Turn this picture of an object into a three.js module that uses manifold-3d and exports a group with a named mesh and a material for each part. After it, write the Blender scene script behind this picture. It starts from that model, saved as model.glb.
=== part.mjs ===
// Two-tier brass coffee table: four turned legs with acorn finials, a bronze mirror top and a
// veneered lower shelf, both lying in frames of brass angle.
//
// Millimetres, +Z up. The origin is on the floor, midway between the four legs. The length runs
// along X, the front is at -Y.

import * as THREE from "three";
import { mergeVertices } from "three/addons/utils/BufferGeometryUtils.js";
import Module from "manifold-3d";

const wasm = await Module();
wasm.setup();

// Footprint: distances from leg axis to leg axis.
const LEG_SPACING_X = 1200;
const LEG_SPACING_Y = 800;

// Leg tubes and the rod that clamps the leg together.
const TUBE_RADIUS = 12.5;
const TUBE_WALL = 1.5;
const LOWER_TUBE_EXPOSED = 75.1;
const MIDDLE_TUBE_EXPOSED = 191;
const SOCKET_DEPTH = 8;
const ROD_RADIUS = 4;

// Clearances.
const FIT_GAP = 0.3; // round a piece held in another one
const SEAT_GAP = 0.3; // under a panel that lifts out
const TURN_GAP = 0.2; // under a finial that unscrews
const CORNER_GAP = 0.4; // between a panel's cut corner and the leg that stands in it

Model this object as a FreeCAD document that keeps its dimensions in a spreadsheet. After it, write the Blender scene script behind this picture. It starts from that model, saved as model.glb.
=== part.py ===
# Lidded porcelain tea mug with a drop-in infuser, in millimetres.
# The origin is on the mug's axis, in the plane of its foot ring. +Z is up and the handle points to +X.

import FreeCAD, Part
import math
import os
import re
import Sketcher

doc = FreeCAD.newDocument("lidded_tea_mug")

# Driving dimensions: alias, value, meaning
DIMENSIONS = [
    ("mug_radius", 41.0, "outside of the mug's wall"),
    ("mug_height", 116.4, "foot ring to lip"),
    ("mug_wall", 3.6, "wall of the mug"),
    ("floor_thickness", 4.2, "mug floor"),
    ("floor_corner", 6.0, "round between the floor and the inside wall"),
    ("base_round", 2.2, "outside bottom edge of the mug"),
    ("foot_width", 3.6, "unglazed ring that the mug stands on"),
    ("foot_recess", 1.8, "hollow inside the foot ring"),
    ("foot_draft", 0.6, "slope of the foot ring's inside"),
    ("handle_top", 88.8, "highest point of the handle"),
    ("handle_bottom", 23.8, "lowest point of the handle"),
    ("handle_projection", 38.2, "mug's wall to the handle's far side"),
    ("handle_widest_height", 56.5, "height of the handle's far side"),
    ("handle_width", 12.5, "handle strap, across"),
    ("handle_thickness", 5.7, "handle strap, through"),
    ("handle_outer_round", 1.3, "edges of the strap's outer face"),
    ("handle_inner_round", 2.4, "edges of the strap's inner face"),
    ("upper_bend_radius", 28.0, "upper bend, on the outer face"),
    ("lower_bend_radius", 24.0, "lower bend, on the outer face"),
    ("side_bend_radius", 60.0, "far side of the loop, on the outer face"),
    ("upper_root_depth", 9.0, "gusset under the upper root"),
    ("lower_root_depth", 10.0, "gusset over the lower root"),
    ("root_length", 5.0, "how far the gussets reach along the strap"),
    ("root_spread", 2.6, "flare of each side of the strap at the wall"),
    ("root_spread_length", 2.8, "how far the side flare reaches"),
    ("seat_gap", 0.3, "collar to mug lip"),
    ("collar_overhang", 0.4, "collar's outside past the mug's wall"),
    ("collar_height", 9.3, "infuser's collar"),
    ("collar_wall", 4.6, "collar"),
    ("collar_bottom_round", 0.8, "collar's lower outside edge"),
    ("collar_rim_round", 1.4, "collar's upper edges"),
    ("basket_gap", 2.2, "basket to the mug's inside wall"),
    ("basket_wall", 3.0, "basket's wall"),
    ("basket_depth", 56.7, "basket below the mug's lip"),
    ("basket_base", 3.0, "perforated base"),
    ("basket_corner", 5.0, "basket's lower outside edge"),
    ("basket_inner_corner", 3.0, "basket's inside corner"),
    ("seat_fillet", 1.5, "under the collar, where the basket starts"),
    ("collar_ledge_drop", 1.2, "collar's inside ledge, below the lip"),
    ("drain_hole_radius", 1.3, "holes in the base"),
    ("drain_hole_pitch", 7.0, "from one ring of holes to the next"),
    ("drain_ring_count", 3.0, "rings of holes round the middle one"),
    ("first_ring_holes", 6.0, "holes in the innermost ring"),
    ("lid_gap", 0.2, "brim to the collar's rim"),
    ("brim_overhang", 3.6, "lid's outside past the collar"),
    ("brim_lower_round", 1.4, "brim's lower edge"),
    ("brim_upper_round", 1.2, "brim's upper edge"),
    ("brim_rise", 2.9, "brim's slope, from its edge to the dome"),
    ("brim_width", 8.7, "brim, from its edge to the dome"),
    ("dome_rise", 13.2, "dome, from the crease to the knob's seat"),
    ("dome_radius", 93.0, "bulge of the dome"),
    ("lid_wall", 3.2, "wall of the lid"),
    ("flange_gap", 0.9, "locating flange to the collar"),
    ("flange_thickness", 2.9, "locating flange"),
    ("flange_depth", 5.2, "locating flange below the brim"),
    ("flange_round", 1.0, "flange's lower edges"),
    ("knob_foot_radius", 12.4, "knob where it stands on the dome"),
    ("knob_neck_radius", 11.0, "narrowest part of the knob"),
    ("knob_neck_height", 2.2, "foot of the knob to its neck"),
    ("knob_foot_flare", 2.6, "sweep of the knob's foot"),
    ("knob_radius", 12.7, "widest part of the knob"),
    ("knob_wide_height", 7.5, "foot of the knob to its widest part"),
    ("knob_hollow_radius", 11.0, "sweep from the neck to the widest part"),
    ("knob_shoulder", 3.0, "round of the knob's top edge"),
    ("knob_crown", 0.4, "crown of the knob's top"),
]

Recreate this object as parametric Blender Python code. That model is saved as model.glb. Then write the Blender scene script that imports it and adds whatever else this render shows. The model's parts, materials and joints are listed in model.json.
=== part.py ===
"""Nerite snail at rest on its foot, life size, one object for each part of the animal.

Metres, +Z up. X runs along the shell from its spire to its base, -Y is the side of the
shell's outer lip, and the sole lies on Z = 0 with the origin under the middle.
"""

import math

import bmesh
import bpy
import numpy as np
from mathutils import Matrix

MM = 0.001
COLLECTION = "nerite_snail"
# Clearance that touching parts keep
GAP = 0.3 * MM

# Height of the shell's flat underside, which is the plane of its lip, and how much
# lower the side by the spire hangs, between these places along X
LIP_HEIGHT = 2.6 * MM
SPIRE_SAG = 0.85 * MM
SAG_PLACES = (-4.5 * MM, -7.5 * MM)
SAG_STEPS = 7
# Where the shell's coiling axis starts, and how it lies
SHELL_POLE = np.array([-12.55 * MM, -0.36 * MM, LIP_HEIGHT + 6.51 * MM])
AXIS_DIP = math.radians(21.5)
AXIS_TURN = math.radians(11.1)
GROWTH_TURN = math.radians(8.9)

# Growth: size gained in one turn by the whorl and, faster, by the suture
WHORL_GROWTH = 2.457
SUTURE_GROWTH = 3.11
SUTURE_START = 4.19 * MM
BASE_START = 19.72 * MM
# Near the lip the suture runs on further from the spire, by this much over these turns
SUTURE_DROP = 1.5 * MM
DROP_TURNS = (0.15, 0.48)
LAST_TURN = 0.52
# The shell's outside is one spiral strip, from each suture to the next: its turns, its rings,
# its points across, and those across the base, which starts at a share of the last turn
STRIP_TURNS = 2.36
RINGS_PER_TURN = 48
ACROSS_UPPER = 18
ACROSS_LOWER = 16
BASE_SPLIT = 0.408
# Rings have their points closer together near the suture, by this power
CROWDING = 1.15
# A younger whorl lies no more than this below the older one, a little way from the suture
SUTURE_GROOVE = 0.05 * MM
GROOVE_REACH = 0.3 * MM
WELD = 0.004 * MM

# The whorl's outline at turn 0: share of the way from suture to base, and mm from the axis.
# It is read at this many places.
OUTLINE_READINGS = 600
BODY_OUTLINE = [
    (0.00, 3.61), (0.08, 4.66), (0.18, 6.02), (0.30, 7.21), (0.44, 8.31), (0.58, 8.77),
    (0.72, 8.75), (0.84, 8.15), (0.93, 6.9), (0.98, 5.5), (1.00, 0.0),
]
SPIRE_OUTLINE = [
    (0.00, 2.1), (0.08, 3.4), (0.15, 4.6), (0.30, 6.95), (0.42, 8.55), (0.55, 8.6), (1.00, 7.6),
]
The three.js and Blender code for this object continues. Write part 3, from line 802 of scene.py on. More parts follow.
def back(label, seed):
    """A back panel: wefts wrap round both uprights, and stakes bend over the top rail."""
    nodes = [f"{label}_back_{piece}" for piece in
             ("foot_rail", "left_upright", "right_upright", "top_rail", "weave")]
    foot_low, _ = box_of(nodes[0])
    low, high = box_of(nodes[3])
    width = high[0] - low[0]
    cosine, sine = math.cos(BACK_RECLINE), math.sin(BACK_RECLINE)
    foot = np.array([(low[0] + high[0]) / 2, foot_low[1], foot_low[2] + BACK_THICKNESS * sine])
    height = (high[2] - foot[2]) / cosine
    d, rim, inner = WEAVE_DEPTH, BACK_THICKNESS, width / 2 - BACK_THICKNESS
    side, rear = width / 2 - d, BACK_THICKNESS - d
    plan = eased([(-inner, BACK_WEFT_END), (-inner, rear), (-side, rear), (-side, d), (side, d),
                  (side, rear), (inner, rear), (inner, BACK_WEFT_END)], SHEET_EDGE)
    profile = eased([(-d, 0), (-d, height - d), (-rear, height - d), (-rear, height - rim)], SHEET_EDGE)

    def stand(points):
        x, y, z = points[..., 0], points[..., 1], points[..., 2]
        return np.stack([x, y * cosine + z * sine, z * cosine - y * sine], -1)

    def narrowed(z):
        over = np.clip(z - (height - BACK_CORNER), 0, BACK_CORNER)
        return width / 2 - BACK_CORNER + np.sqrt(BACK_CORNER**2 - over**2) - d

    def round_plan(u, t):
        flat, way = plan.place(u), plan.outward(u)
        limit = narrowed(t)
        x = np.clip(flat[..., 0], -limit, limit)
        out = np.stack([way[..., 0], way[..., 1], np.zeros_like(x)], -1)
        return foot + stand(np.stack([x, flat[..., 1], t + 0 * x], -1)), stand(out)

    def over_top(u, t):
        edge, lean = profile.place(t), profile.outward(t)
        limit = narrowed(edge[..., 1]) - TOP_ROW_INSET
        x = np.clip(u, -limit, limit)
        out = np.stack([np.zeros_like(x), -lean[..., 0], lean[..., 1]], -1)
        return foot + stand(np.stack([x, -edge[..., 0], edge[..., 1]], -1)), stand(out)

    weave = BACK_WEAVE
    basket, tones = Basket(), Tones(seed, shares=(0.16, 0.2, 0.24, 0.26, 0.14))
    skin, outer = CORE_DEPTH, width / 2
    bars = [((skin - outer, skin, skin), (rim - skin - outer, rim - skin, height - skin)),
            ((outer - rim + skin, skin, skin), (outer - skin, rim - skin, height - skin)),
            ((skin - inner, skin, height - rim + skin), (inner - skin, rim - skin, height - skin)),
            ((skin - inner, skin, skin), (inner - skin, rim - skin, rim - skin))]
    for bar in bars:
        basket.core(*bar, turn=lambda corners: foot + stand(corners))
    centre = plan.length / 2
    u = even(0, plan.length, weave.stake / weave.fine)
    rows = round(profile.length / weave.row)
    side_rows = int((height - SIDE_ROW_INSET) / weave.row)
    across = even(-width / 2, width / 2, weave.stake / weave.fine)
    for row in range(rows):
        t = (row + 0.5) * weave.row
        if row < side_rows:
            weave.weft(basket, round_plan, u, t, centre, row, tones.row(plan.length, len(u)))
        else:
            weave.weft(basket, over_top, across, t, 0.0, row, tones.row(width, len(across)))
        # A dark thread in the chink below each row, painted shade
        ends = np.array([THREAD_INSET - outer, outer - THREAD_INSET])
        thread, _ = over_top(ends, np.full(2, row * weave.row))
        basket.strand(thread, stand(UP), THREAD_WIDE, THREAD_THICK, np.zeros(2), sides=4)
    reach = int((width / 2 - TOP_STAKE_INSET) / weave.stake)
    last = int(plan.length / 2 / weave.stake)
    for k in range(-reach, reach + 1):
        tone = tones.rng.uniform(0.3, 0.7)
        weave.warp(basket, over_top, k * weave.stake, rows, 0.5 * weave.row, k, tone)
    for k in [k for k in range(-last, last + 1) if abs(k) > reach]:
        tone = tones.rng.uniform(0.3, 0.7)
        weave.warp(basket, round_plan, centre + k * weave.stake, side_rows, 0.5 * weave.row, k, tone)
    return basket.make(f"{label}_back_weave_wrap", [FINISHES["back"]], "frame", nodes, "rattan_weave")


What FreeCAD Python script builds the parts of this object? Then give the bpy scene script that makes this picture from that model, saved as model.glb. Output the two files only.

### EXERCISE BRIEF
Repeat only the lines above, from the first line of the entries through the line that contains "const LEG_SPACING_Y = 800;", including both ends.

### WRITTEN ANSWER
Turn this picture of an object into a three.js module that uses manifold-3d and exports a group with a named mesh and a material for each part. After it, write the Blender scene script behind this picture. It starts from that model, saved as model.glb.
=== part.mjs ===
// Two-tier brass coffee table: four turned legs with acorn finials, a bronze mirror top and a
// veneered lower shelf, both lying in frames of brass angle.
//
// Millimetres, +Z up. The origin is on the floor, midway between the four legs. The length runs
// along X, the front is at -Y.

import * as THREE from "three";
import { mergeVertices } from "three/addons/utils/BufferGeometryUtils.js";
import Module from "manifold-3d";

const wasm = await Module();
wasm.setup();

// Footprint: distances from leg axis to leg axis.
const LEG_SPACING_X = 1200;
const LEG_SPACING_Y = 800;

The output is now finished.